Trade between different countries forms a significant part of national economic development worldwide. The significance of the interdependence of countries is increasing with rising globalisation (Helpman, 2011). To facilitate cross-border cooperation, including trade, countries form associations and other cooperative units with established rules, often with economic advantages, amongst the Member States. The European Union (the “EU”) and the European Economic Area (the “EEA”) are relevant examples of the above cooperation. One of the main objectives of the EU is the establishment of an internal market without internal frontiers ensuring the free movement of goods, persons, services and capital (Consolidated version of the Treaty on the Functioning of the European Union 2012, Art. 26). The EEA unites the EU countries with Iceland, Liechtenstein and Norway, allowing the non-EU members to enjoy the free movement of goods, persons, services and capital without internal frontiers similarly (Agreement on the European Economic Area, 1994, Art. 1). The United Kingdom (the “UK”) is a Member State of the EU (and therefore the EEA) allowing it to be part of the concept of an internal market.
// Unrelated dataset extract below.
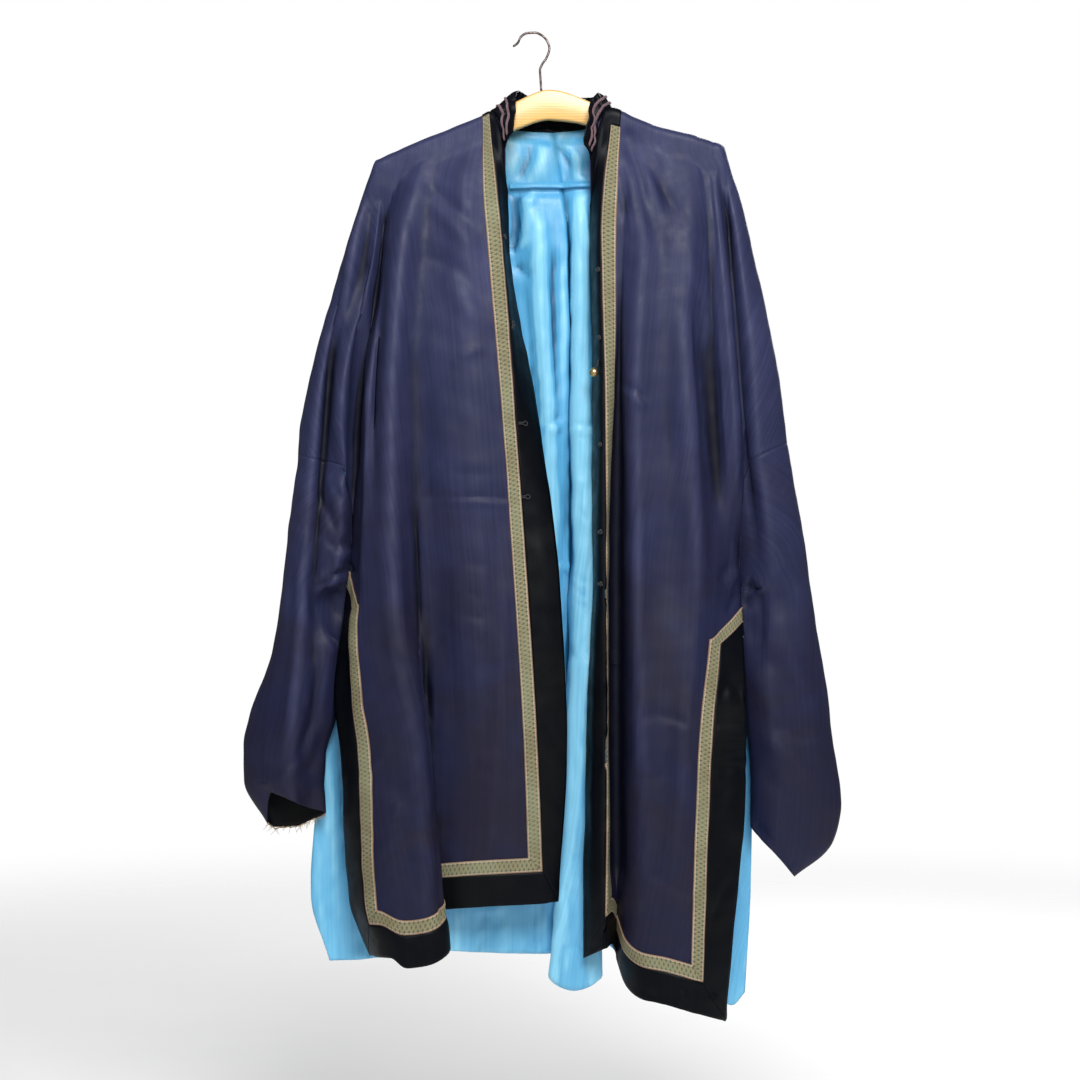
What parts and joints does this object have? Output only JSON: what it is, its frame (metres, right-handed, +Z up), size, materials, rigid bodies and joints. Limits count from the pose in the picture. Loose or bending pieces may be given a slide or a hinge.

However, the situation for the UK might be changed in the future due to the UK’s EU membership referendum which took place on 23rd June 2016 resulting in the majority of voters expressing their desire for the UK to leave the EU (the UK leaving the EU also “BREXIT”). BREXIT will inevitably impact various aspects of the existing legal establishment. The area of Private international law (the ‘PIL’), encompassing the determination of applicable law, jurisdiction of courts and enforcement of foreign judgement, will be influenced to a significant extent. The paper will briefly examine the current legal establishment and the options the UK has concerning future arrangements of the PIL rules. Further, the paper will investigate future jurisdictional competence, enforceability of foreign judgements taking into consideration the development in a field of international arbitration, specifically the enforcement of arbitration awards and control of arbitration proceedings in the BREXIT context. The paper aims to identify the challenges brought by the potential removal of the current EU PIL regime which can be considered as a ‘safety net’.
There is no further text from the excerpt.